Putting the radiator back in place

It is simply just a matter of reversing the above procedure. Here are the steps you need to follow:

  1. Remove any tiny plastic inserts from the radiator and rehang them on the radiator brackets
  2. Brackets can be substituted as well. 
  3. To reconnect the body of the valves to the radiator, tighten both nuts. 
  4. Using the radiator key, fully close the bleed valve
  5. Put the TRV back in its original location. 
  6. Enable the radiator to fill up by turning the other valve to the left. 
  7. By opening the bleed valve as needed with the radiator key, you can release all the trapped air. 
  8. To re-pressurise the boiler, locate the filling loop (a flexible hose underneath the boiler with a valve at each end) and open the valve heads slightly with a screwdriver to allow cold water from the mains to fill the system. Close the valves when the pressure is the same as it was before.
  9. Now you should probably go one step further and flush your entire heating system as well as install a corrosive inhibitor or central heating protector. This will aid in avoiding harm to your heating system‘s internal workings.

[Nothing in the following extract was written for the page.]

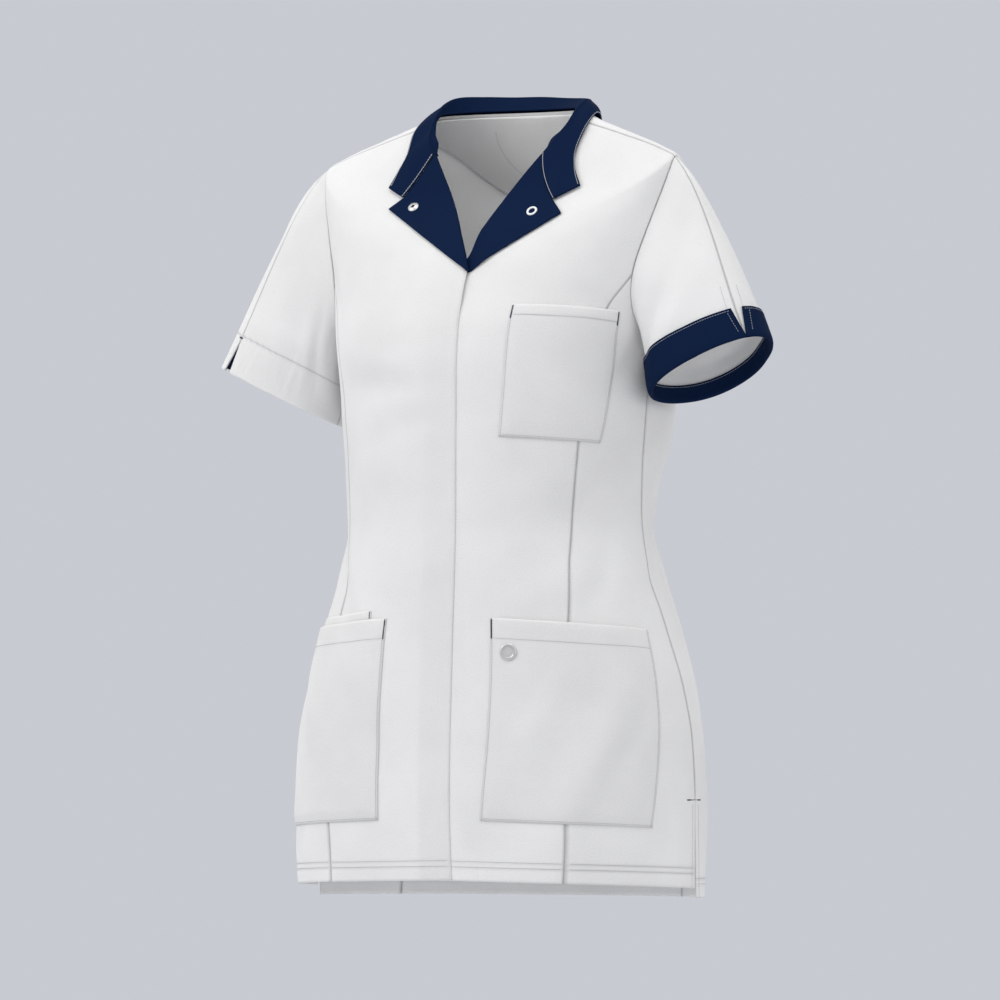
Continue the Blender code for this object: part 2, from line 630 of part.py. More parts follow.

It is common practice to add an inhibitor when your device is first mounted, but it can also be done later.

Hand using wrench to put radiator back in place

Removing your old radiator is a task that might seem complex but in reality, you can do it like a pro. From painting your walls to getting new wallpaper, it’s really important to follow the right steps. And when it comes to those steps, reaching the back of your radiator is a big one! No need to worry about it anymore! With our step-by-step guide, you can do it like an expert!